4. Each report could include a certification that no contribution was made for the purpose of obtaining or retaining the firm's engagement as an investment adviser to government clients.
5. The policy should include measures to ensure that the reports are kept confidential.
D. Monitoring of Political Contribution Disclosure. Where applicable, firm procedures should include review of political contribution reports in light of the firm's government clients, any pattern of contributions by a particular employee or group of employees, and other relevant factors. The review may include any known external information, such as public contribution reports required by local law in relevant jurisdictions.
E. Record-Keeping. Depending on the approach taken, an investment adviser should maintain required records of political contributions and a list (compiled at least annually) of the firm's government clients. For example, an adviser should maintain records of the pre-clearance process if the pre-clearance approach is chosen.
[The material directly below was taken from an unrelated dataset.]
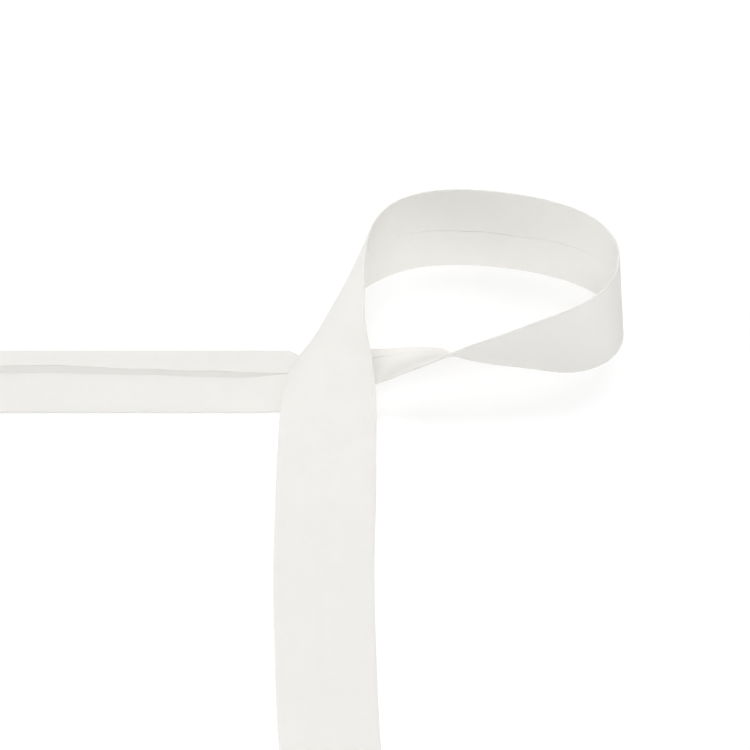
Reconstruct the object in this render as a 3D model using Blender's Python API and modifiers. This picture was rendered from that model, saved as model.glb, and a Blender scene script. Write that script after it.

F. Sanctions for Violations of Code of Ethics Provisions. An adviser's Code of Ethics should include appropriate sanctions and/or remedies for violations of the adviser's pay-to-play policies and procedures. In this regard, the adviser should consider all relevant facts and circumstances, including whether the violation was inadvertent, any pattern or practice of violations, the size of the contribution, the influence of the official, and any harm caused. These sanctions or remedies could include:
1. Internal actions, based on the various facts and circumstances, including letter of reprimand, fines donated to charity, suspension or termination of the employee.
2. Disclosure to client and/or independent representatives of the client, where appropriate.
We emphasize that our guidelines are not intended to dictate the content of any firm's Code of Ethics. Policies and procedures adopted by an investment adviser should be tailored to meet the facts and circumstances of each adviser. An adviser's policies and procedures may vary depending upon consideration of appropriate factors.